§ **DATA PROVIDED**:
— Start —

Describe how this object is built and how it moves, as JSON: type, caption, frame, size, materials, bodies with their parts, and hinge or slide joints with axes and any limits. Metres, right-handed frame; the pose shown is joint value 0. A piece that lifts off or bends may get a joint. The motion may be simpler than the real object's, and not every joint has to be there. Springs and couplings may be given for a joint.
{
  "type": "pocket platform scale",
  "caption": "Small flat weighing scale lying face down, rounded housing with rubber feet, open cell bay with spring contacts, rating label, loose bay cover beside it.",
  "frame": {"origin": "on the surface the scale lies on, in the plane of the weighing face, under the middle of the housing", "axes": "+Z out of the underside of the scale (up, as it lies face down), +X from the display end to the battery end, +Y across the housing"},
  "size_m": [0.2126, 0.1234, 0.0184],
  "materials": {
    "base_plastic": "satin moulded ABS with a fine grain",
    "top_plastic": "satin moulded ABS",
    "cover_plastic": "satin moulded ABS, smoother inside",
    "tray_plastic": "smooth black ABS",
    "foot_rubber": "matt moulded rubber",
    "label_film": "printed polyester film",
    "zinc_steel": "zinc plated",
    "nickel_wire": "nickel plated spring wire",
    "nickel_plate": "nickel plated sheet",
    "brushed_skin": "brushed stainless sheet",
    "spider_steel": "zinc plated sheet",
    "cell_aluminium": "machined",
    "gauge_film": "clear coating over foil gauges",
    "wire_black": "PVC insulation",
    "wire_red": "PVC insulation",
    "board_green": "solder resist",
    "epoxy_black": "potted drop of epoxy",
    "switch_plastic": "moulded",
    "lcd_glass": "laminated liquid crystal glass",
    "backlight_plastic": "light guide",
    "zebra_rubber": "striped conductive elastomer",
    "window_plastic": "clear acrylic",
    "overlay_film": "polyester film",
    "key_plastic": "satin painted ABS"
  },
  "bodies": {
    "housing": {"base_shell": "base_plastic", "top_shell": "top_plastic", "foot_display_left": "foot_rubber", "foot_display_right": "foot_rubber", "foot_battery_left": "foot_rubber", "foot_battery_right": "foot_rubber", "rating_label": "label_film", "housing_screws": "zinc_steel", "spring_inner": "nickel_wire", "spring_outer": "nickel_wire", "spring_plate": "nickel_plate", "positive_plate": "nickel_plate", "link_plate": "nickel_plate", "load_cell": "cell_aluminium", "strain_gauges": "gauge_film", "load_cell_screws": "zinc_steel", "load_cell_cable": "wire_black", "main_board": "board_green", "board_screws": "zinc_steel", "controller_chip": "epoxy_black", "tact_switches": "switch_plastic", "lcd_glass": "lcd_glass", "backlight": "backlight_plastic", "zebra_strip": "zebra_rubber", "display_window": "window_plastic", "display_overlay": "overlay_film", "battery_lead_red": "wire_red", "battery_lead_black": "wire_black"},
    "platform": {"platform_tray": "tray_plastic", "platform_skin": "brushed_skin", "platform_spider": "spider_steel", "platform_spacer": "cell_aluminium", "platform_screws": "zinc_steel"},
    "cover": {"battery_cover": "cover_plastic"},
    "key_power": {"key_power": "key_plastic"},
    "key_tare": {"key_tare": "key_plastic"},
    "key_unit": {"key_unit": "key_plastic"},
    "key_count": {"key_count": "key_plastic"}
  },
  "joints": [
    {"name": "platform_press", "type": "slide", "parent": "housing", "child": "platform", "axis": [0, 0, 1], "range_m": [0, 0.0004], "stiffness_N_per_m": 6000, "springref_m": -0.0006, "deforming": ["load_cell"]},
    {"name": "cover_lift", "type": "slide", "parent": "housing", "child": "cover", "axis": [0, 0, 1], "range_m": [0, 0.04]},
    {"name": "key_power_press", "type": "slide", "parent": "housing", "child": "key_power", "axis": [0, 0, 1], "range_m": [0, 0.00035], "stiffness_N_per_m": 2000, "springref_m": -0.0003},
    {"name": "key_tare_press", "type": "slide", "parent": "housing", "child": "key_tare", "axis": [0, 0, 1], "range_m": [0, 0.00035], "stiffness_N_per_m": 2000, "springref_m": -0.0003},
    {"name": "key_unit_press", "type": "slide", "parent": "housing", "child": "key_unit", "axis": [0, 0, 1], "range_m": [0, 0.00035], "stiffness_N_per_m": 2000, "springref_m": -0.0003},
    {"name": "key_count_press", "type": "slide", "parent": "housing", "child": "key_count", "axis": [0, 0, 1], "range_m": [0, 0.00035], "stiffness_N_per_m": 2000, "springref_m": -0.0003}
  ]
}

— End —
— Start —

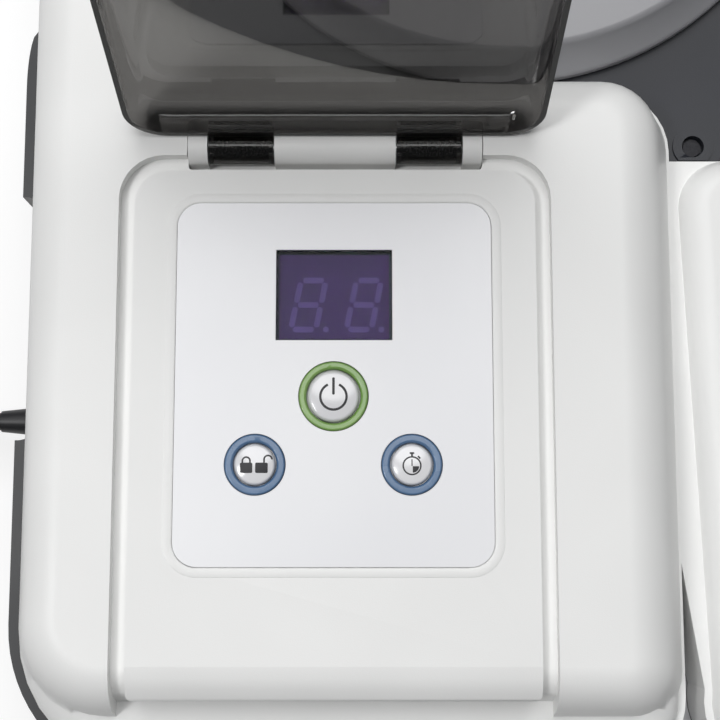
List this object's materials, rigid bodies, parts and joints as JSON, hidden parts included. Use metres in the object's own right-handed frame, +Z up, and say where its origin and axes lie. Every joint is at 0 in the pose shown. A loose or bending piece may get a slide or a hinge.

— End —

§ **SHORT TASK**:
Take every line that includes the string "parts" and copy it.

§ **WRITTEN RESPONSE**:
Describe how this object is built and how it moves, as JSON: type, caption, frame, size, materials, bodies with their parts, and hinge or slide joints with axes and any limits. Metres, right-handed frame; the pose shown is joint value 0. A piece that lifts off or bends may get a joint. The motion may be simpler than the real object's, and not every joint has to be there. Springs and couplings may be given for a joint.
List this object's materials, rigid bodies, parts and joints as JSON, hidden parts included. Use metres in the object's own right-handed frame, +Z up, and say where its origin and axes lie. Every joint is at 0 in the pose shown. A loose or bending piece may get a slide or a hinge.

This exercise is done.